L’attività richiesta deve pur sempre consistere in un’indagine retrospettiva e contabile della situazione economica e finanziaria dell’impresa ed in una sua corrispondenza ai dati reali.
Dubbi sulla Figura: autonoma ed indipendente o ’elaborazione tecnica a sostegno della soluzione proposta dalla parte.
- Se non raggiunge lo scopo, si dà vita ad altra procedura concorsuale e dall’insuccesso dell’iniziativa non deriva alcuna conseguenza diretta.
ACCORDI DI RISTRUTTURAZIONE
- Connotato da pubblicità (pubblicazione dell’accordo presso il registro delle imprese), richiede l’intervento dei creditori e la loro adesione (almeno il 60% dei crediti), consente il soddisfacimento non integrale anche di quelli assistiti da un diritto di prelazione, tutela il diritto di coloro che non aderiscono all’accordo e ne garantisce l’integrale pagamento, limita il piano ad una ristrutturazione dei debiti, assicura l’esonero dalla revocatoria delle garanzie , dei pagamenti e degli atti compiuti in esecuzione dell’accordo, richiede un intervento del tribunale che pronuncia l’omologazione e decide sulle opposizioni proposte dai creditori.
- Professionista: qui ha responsabilità più estesa perché non deve preoccuparsi solo di accertare che la situazione economica e finanziaria rappresentata sia corrispondente ai dati reali e ne assicuri il risultato, ma anche che i creditori estranei all’accordo possano essere integralmente soddisfatti. La sua attività concerne un’attenta e rigorosa verifica dell’attuabilità dell’accordo, con riferimento particolare alla sua idoneità ad assicurare il regolare pagamento dei creditori non aderenti.
- La relazione del professionista deve dare esaustiva informazione e ragione della composizione dei debiti, della natura e dei tempi di realizzazione degli accordi conclusi e delle risorse disponibili per la sua attuazione, con illustrazione dei tempi ad essa necessari.
- Giudizio di omologazione: entro 30 giorni dalla pubblicazione dell’accordo nel registro delle imprese, i creditori ed ogni altro interessato possono proporre opposizione. Il Tribunale, dopo aver deciso le opposizioni, procede all’omologazione.
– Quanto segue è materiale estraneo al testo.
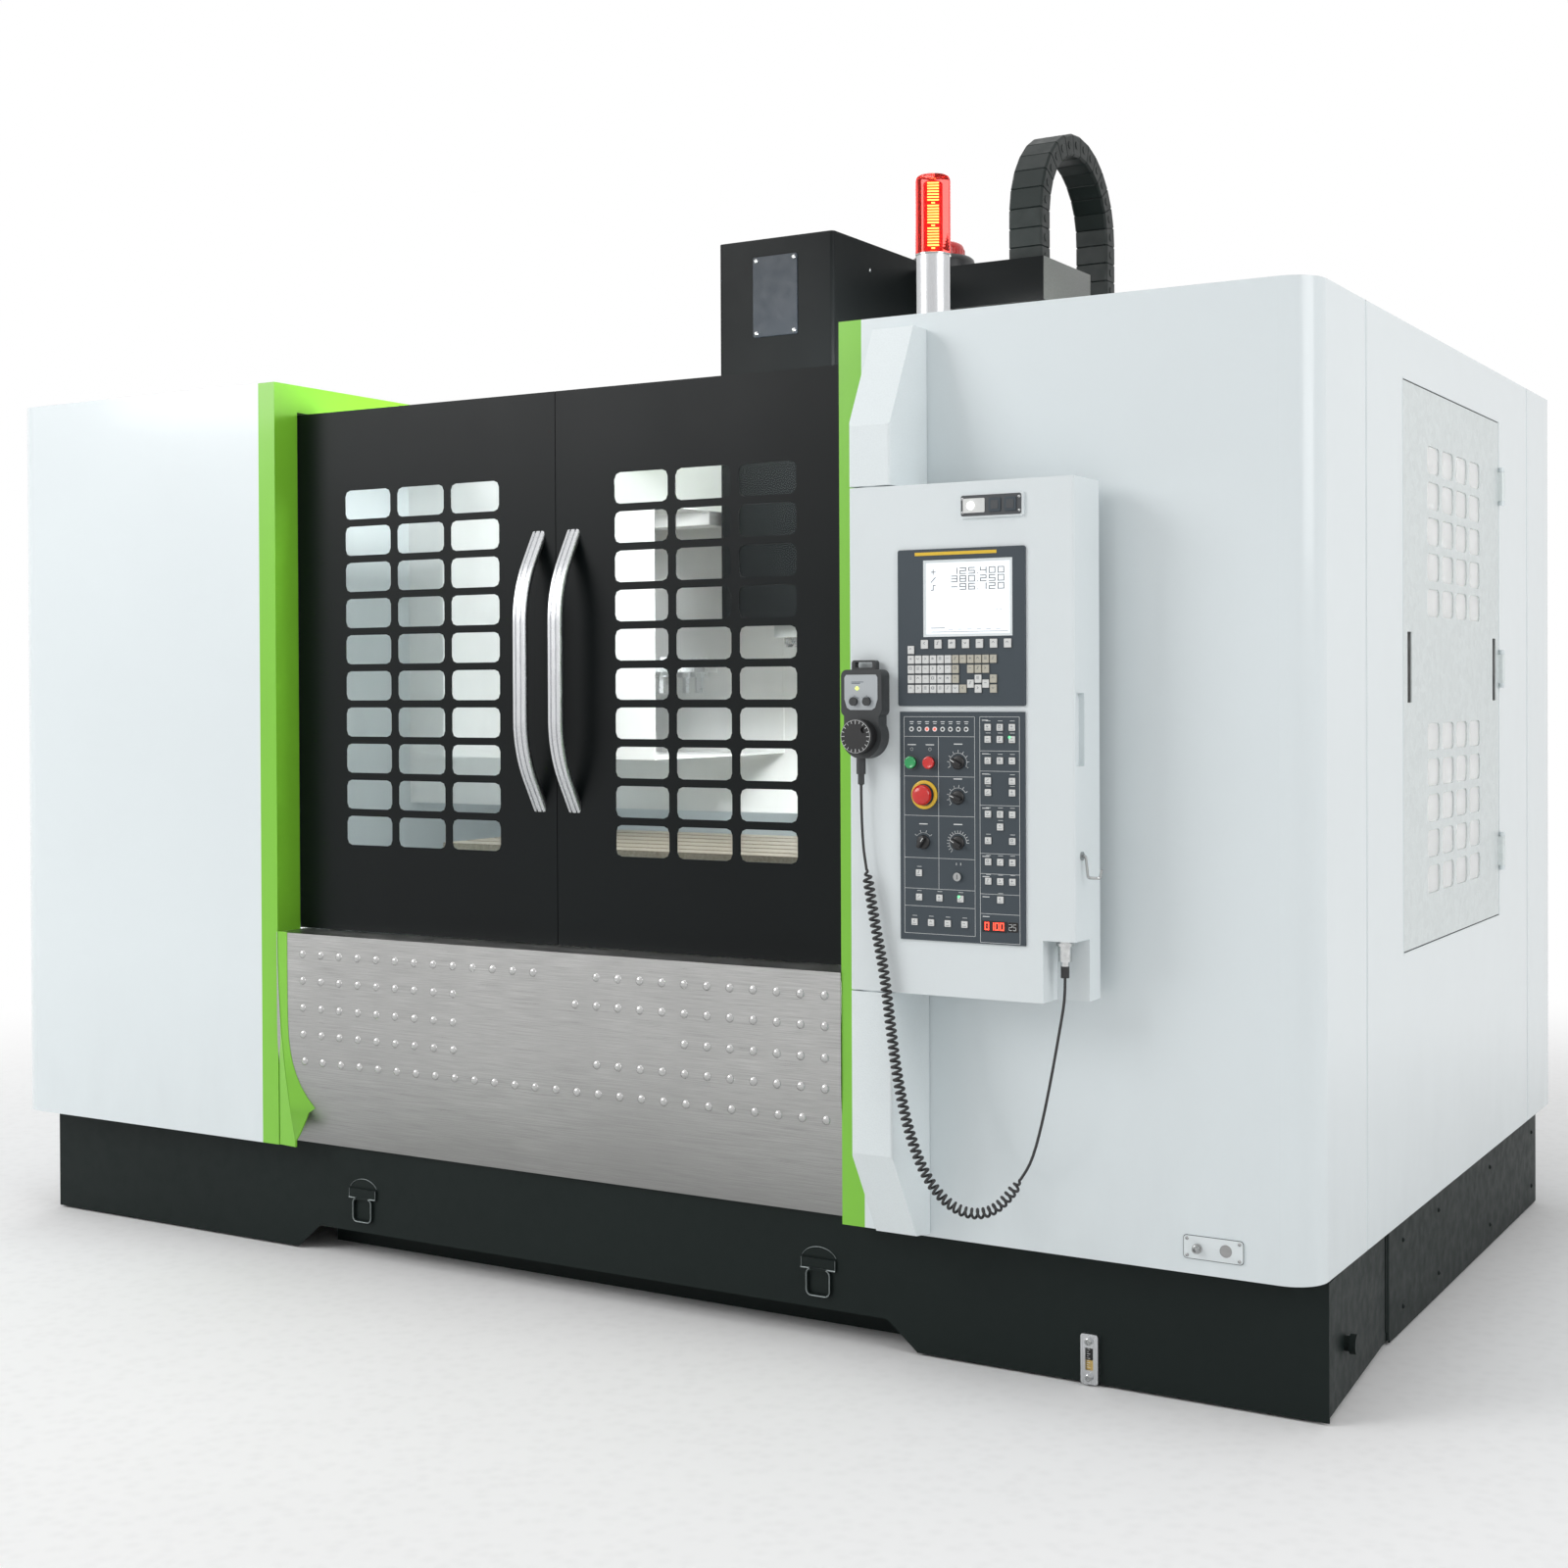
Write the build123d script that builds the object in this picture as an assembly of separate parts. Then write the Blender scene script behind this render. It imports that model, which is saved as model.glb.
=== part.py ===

Il tribunale non può farsi carico solo di un mero controllo della regolarità formale degli adempimenti processuali, ma deve svolgere un giudizio di merito, cioè verifica sostanziale dell’attuabilità del piano e dell’idoneità dello stesso a garantire i creditori estranei.
CONCORDATO PREVENTIVO
- Sottoposto a un maggiore controllo del potere pubblico (tribunale e commissario giudiziale): remora più forte al suo accesso, per la sostanziale irreversibilità di effetti pubblicitari e di fuoriuscita del controllo della crisi dall’ambito prettamente negoziale.
- Anche qui sono i professionisti e i consulenti interni dell’imprenditore a valutare l’opportunità e la concreta modalità di percorso concordatario, in relazione alla composizione del ceto creditorio, al livello e alla qualità dell’indebitamento, al valore aziendale e alla capacità di acquisizione di nuova finanza.
Il compito del professionista consiste nella redazione di una relazione attestante:
-
La veridicità dei dati aziendali, garantendone l’esattezza, con illustrazione dei criteri e delle metodologie seguite nel procedimento di revisione.
-
La fattibilità del piano, illustrando il percorso di ristrutturazione o soddisfazione dei creditori, con indicazione delle risorse finanziarie ed economiche, esprimendo un giudizio professionale di alta probabilità e quindi di ragionevolezza.
L’imprenditore ha facoltà di introdurre nel piano la suddivisione dei creditori in classi, ma stabilisce anche che possa omettersene e configura un giudizio di ammissione fondato sull’esistenza dei presupposti e sulla correttezza delle classi, ove previste.
I creditori assistiti da un diritto di prelazione devono essere soddisfatti integralmente, salvo dichiarazione di rinuncia alla preferenza, ma legittima il soddisfacimento parziale delle loro pretese in corrispondenza di un’insufficiente capienza dei beni e dei diritti vincolati.
Procedura sotto la vigilanza del commissario giudiziale.
Il debitore conserva l’amministrazione dei suoi beni e l’esercizio dell’impresa.